> _Data provided_
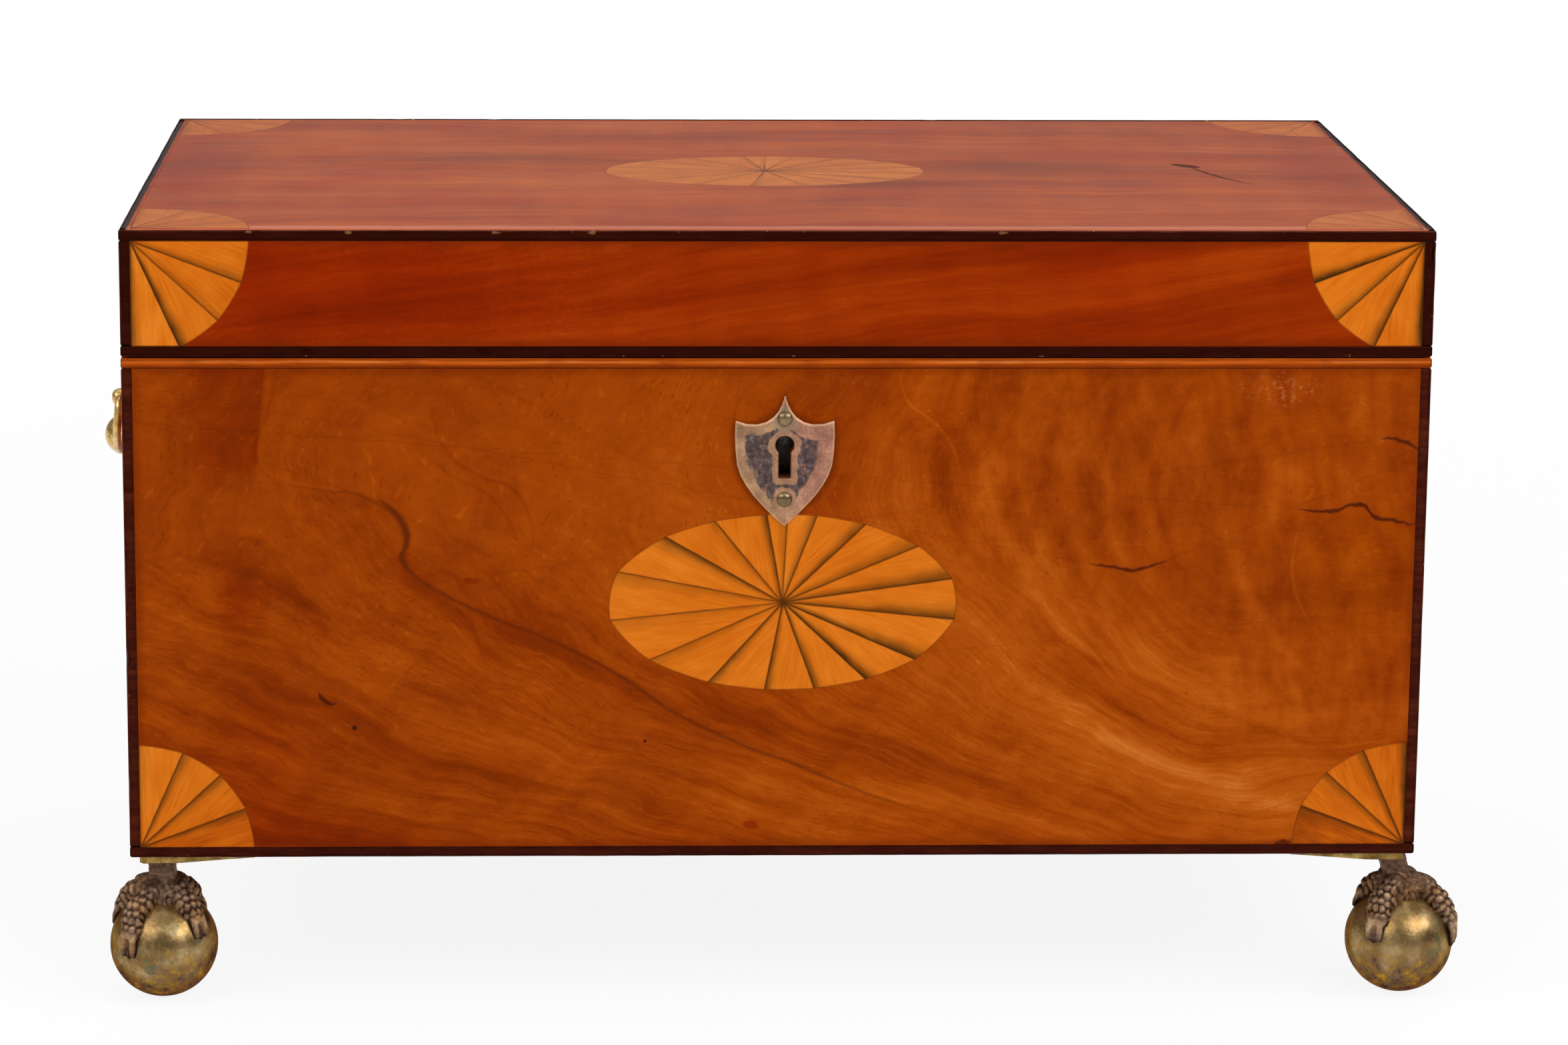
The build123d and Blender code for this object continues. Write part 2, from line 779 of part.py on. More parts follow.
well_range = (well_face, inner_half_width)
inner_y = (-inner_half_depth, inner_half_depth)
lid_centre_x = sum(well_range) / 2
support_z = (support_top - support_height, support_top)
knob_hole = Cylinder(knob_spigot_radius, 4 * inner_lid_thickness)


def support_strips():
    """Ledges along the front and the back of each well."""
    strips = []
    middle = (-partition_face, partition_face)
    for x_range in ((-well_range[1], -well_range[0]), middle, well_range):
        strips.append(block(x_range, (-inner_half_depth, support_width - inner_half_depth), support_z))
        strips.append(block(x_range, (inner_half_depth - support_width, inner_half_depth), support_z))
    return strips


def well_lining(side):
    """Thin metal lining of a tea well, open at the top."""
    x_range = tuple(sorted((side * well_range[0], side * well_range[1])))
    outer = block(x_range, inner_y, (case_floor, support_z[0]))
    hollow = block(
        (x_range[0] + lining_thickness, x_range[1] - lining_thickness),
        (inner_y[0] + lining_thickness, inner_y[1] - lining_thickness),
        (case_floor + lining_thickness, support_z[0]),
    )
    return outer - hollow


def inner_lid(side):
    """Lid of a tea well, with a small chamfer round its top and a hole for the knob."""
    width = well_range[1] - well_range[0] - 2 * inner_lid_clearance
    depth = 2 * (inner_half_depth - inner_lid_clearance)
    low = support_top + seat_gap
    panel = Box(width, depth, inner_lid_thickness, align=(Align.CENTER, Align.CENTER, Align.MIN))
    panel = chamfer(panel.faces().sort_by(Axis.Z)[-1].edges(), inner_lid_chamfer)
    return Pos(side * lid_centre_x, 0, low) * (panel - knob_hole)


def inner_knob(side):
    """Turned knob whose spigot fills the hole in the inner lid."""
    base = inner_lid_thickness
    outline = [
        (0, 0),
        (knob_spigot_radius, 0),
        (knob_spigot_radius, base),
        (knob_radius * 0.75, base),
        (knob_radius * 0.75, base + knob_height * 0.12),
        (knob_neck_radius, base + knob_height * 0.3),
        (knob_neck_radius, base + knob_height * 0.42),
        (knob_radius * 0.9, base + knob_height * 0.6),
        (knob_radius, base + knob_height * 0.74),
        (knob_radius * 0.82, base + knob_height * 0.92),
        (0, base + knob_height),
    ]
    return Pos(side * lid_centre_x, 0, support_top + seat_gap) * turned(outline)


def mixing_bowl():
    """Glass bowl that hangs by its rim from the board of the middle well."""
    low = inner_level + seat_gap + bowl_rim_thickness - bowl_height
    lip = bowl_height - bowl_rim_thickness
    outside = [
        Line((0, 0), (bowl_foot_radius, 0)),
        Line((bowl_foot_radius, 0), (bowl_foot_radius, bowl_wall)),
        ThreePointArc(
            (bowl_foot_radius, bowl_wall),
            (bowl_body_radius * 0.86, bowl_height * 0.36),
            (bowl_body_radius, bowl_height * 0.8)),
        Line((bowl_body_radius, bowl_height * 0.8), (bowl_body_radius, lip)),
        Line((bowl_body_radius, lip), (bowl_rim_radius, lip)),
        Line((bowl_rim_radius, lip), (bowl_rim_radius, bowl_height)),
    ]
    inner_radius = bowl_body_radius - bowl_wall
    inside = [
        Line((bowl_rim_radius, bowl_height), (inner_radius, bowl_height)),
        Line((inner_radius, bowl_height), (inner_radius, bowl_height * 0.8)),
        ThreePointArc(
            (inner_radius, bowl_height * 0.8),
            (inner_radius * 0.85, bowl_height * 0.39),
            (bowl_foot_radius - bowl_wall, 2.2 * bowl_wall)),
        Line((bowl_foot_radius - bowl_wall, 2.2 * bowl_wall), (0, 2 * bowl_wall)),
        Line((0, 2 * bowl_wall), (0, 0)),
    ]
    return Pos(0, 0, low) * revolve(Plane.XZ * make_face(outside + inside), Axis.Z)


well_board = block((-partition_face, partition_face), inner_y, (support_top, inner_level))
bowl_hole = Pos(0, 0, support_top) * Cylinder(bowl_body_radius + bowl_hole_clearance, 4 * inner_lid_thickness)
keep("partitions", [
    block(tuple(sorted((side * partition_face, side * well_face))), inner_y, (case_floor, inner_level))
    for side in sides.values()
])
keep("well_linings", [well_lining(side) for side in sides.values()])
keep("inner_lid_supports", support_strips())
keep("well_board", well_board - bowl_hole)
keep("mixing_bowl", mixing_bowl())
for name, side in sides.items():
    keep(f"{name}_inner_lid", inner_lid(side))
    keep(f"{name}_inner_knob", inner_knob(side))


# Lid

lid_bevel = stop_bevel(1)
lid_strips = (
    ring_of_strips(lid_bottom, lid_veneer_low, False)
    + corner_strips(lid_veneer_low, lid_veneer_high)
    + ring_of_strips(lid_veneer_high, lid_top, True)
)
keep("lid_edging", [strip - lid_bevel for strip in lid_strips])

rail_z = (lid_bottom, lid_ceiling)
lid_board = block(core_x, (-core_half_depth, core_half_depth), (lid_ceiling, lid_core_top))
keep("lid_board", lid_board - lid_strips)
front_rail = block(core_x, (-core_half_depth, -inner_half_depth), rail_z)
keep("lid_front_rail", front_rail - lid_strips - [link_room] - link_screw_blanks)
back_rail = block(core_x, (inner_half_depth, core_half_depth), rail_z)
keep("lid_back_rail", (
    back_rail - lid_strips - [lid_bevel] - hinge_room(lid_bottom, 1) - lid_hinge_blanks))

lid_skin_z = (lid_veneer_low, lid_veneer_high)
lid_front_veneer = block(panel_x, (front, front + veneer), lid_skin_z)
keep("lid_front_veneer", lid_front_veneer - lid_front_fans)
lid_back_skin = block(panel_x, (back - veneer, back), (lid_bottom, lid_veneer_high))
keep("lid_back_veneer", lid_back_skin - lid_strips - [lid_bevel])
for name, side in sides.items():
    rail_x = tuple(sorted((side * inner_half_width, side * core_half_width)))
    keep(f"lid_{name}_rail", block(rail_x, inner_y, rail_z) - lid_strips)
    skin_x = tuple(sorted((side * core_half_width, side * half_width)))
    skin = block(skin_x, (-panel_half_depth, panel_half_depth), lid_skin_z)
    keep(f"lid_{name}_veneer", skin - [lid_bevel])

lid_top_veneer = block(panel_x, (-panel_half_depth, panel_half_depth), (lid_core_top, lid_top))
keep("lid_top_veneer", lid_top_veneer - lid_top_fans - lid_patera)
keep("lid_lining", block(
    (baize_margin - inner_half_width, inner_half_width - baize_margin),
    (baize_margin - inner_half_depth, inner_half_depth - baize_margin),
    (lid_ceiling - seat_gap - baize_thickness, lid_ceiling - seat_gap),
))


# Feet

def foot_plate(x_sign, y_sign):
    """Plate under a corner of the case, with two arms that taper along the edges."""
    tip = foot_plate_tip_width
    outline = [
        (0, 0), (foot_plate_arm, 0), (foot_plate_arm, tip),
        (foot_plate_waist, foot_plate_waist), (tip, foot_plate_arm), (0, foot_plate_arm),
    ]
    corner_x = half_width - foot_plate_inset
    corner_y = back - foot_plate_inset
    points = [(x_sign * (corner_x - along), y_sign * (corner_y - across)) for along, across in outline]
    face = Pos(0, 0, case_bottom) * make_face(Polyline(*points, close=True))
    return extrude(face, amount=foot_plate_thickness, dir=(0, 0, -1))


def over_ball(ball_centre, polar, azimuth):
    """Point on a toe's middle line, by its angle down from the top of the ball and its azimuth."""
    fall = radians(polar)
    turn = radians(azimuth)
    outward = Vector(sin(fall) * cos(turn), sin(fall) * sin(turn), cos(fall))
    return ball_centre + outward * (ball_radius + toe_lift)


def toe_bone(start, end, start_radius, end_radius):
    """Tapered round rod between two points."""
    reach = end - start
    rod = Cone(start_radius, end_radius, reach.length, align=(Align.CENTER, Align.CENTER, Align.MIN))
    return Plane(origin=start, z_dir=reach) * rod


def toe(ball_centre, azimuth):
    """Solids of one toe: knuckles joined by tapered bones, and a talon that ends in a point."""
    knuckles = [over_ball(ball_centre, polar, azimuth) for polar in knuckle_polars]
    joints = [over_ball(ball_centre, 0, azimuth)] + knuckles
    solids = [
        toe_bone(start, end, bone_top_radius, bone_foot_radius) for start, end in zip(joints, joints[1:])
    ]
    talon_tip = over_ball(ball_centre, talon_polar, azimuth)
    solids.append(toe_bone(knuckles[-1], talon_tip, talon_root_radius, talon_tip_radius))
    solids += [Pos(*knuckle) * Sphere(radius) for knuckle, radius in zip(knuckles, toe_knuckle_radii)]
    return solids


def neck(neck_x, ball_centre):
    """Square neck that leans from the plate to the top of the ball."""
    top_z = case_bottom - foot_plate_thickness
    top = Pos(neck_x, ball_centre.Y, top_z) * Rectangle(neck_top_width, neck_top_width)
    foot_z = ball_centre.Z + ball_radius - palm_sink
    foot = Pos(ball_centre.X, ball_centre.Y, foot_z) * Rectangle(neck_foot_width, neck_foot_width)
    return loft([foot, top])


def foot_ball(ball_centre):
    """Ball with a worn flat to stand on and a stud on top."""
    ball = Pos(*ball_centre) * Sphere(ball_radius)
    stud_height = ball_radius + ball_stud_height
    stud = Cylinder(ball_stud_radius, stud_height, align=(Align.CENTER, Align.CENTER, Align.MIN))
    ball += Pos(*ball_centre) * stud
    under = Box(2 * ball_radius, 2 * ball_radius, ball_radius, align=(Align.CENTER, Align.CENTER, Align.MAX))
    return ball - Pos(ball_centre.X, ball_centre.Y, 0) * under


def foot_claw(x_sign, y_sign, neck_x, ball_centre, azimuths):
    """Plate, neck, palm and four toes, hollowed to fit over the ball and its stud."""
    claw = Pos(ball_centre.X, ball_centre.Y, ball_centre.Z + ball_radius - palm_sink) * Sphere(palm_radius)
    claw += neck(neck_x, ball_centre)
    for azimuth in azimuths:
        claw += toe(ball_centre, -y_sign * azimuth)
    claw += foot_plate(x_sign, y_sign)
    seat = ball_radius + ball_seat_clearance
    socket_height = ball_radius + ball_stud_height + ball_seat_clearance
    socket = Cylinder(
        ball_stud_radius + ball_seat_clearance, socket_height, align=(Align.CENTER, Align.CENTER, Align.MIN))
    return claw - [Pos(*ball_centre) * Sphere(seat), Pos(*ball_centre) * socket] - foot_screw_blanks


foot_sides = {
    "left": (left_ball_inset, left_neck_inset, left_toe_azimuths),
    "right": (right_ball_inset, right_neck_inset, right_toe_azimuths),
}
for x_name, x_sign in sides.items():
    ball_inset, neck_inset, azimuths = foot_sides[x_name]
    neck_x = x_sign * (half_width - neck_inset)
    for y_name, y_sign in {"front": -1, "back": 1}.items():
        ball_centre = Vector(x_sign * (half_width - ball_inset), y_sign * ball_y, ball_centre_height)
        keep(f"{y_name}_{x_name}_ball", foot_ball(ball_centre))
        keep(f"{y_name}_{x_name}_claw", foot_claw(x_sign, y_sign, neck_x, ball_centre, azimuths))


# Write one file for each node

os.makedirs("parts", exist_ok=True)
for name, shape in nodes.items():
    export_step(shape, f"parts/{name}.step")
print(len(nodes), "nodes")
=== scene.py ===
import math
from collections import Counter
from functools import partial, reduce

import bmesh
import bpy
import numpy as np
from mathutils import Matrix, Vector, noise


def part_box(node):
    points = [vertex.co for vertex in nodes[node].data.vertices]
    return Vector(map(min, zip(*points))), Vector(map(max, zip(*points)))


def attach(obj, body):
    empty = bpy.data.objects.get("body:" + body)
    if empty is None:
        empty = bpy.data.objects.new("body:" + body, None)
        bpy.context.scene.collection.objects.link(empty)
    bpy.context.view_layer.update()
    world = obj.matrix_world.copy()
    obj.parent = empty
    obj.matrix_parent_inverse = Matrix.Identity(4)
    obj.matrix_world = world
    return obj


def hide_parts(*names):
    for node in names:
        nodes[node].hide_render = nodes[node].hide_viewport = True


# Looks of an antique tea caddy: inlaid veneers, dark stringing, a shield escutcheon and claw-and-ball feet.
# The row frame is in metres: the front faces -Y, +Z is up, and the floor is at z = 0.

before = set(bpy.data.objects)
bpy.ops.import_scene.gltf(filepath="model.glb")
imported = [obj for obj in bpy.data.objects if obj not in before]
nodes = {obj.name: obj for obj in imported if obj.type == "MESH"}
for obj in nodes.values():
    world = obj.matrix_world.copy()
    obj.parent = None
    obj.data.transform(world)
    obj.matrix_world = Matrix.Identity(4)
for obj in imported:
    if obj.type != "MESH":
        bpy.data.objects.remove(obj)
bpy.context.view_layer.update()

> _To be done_
Start with the line that holds "# Write one file for each node" and finish with the line that holds "nodes[node].hide_render = nodes[node].hide_viewport". Transcribe each line in between exactly, and those two as well.

> _Task response_
# Write one file for each node

os.makedirs("parts", exist_ok=True)
for name, shape in nodes.items():
    export_step(shape, f"parts/{name}.step")
print(len(nodes), "nodes")
=== scene.py ===
import math
from collections import Counter
from functools import partial, reduce

import bmesh
import bpy
import numpy as np
from mathutils import Matrix, Vector, noise


def part_box(node):
    points = [vertex.co for vertex in nodes[node].data.vertices]
    return Vector(map(min, zip(*points))), Vector(map(max, zip(*points)))


def attach(obj, body):
    empty = bpy.data.objects.get("body:" + body)
    if empty is None:
        empty = bpy.data.objects.new("body:" + body, None)
        bpy.context.scene.collection.objects.link(empty)
    bpy.context.view_layer.update()
    world = obj.matrix_world.copy()
    obj.parent = empty
    obj.matrix_parent_inverse = Matrix.Identity(4)
    obj.matrix_world = world
    return obj


def hide_parts(*names):
    for node in names:
        nodes[node].hide_render = nodes[node].hide_viewport = True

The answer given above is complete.